Je n’en dirai pas plus ici sur ce livre, dont on a compris qu’il était plus intéressant par ce qu’il révèle de l’évolution de la pensée de Marx que par les points de vue propres à l’auteur qui demeurent assez convenus, visant à expliquer pourquoi la décroissance est souhaitable sans pour autant nous dire comment passer du monde effarant au sein duquel nous vivons, qui semble ne pas en prendre le chemin, vers la décroissance. Certes, il faut développer les communs… est-ce que ce sera suffisant ? Comment ferons-nous quand le capitalisme s’y opposera de toutes ses forces comme déjà nous le voyons au travers du trumpisme et des autres manifestations d’un hubris productiviste ?


Le socialisme, c’est l’organisation démocratique et rationnelle de la production. Cela implique forcément la soutenabilité. Parler d’écosocialisme est une tautologie. Quant à la décroissance, elle n’a aucun sens dans l’organisation capitaliste – fondée sur l’accumulation de profit. Elle n’a pas davantage de sens dans l’organisation socialiste, où l’on produit selon les besoins.
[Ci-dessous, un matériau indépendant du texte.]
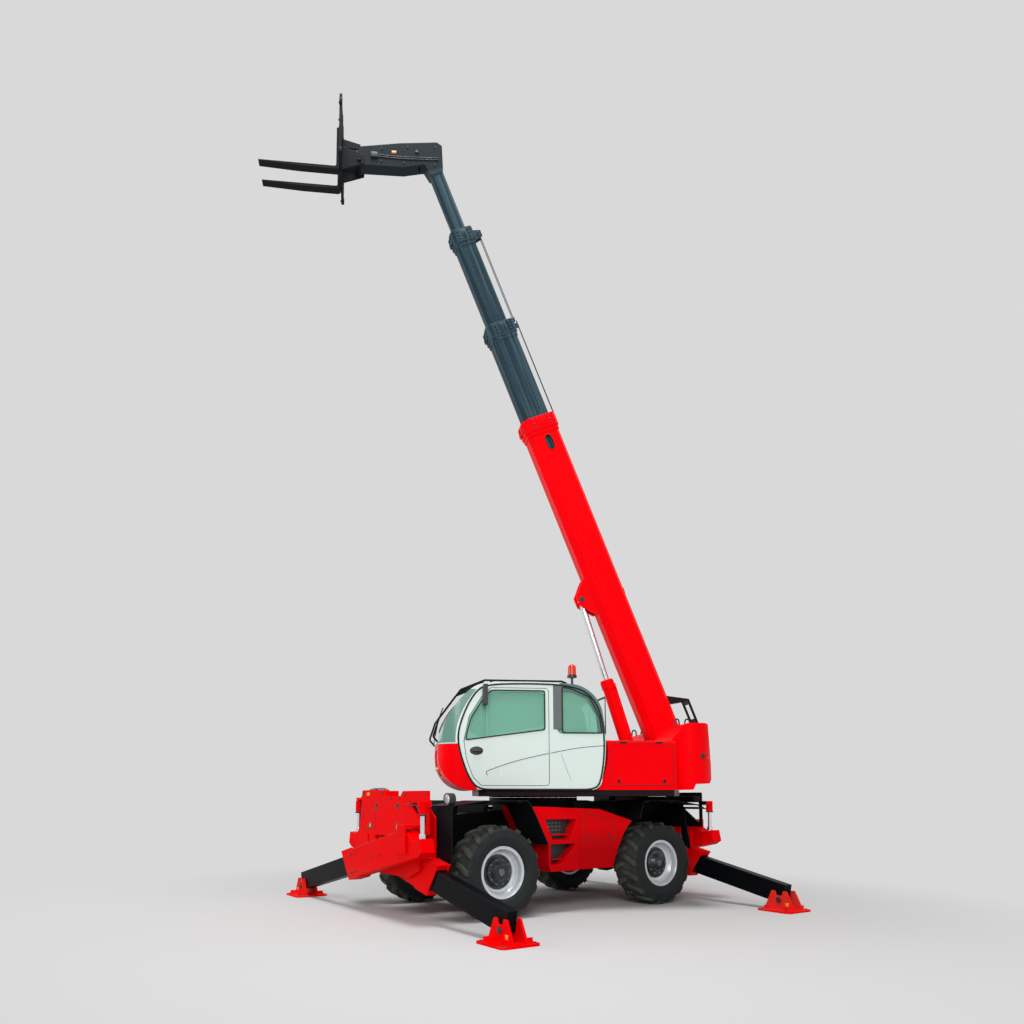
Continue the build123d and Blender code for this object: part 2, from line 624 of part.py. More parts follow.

Marx n’est pas un supermarché : on ne passe pas entre ses lignes comme entre des rayons pour y piocher seulement ce qui nous intéresse. Marx n’est pas non plus un prophète. C‘est son matérialisme dialectique qui lui fait parler du développement des forces productives et du rôle révolutionnaire de la classe ouvrière dans l’économie capitaliste. Ce n’est pas parce que certains interprètes ont pris les ouvrages fondamentaux de Marx pour des livres de recettes, qu’il faut parler de « vieux marxisme ».